As the virtual typhoon raged around us, I took the opportunity to tell the boys of some of the epic storms various sailors had endured at sea, and watched as they imagined, wide eyed, being in this boat, on the water, struggling to keep off a lee shore while a storm pounded away. I don't think that any dry retelling of a sea story ever matched our experience huddled in the cramped cabin of the Potter that night as the storm raged around us. It was all very cool until #2 Son announced that he needed to use the head, right at the height of the tempest.
Said boy resolutely cracked the companionway door and scurried topsides into the deluge. "Dad," he called, "hold my jacket for me." It took me a couple of seconds to realize what he was planning. I leapt out of the cabin and fixed #2 son with a steely glare befitting of the Captain. No way I was going to let him pee off the side of the boat in the campground parking lot.
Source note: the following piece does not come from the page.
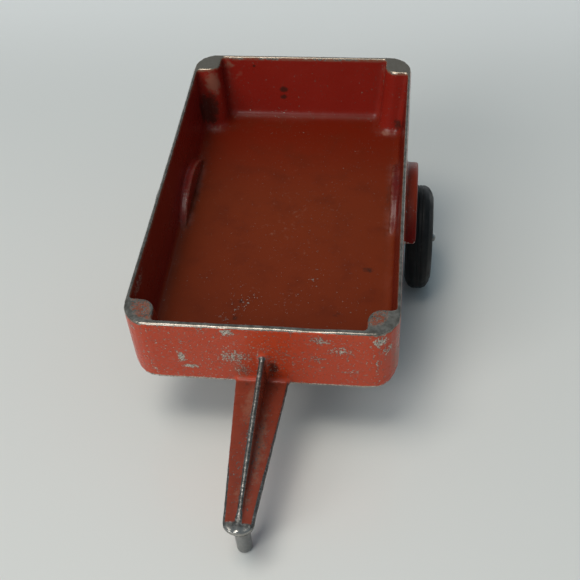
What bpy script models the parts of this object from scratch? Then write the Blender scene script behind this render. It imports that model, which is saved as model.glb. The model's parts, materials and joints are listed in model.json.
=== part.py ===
"""Cast-metal toy farm trailer: an open tub, drawbar and hitch pin in one casting, on two
rubber-tyred disc wheels that spin on a through axle.

The pieces are modelled level, in the trailer's own frame: the origin is the middle of the front
wall's outer face at rim height, X points right, Y to the rear and Z up. An empty carries them
all, and stands them on both wheels and the pin, as the trailer rests on a table."""

import math

import bmesh
import bpy
from mathutils import Matrix, Vector

MM = 0.001
SIDES = {"left": -1, "right": 1}

# Tub
TUB_WIDTH = 95 * MM
TUB_LENGTH = 158 * MM
TUB_DEPTH = 28.7 * MM
SIDE_WALL = 1.25 * MM
FRONT_WALL = 2.1 * MM
REAR_WALL = 1.7 * MM
FLOOR = 1.2 * MM
CORNER_RADIUS = 9.9 * MM
SIDE_EDGE_RADIUS = 6.5 * MM
FLOOR_FILLET = 3.1 * MM
POST_WIDTH = 10.9 * MM
POST_LENGTH = 11.5 * MM
POST_RADIUS = 5 * MM
RIM_COVE = 1.2 * MM
FLOOR_COVE = 3.35 * MM
INNER_DRAFT = math.radians(4.5)
REAR_DRAFT = math.radians(11)
REAR_POST_DRAFT = math.radians(14)
EDGE_ROUNDING = 0.45 * MM

# Axle and the parts that turn on it; x distances are from the trailer's middle plane
AXLE_Y = 96.3 * MM
AXLE_Z = -48.4 * MM
AXLE_RADIUS = 1.8 * MM
AXLE_HALF_LENGTH = 61 * MM
AXLE_NOSE = 0.6
AXLE_NOSE_SPREAD = 75
RUNNING_GAP = 0.3 * MM
WHEEL_CENTRE = 53.8 * MM
HUB_INNER_END = 43.1 * MM
HUB_OUTER_END = 57.6 * MM
HUB_RADIUS = 3.4 * MM
WASHER_RADIUS = 4.6 * MM
WASHER_THICKNESS = 0.9 * MM
RING_RADIUS = 3.9 * MM
RING_THICKNESS = 0.8 * MM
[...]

Especially with the elderly campers in the pop-up next door staring curiously at us through a foggy plastic window.
So #2 Son got the full Cape Horn treatment as he climbed down off the boat in the midst of the deluge, buffeted by hail, rain and wind, with thunder and lightning crashing around us. I watched with fatherly pride as he made his way to the campground head, then ran back to the boat, climbed aboard, and dove into the cabin, soaking wet.
Truly, if you are going to go through a gnarly storm in your trailer sailer, the best place to do it is in the parking lot. That, next to the ability to go to windward at 60 knots, is one reason I love small trailerable boats. No more Valiant 40 envy. Well, not much anyhow.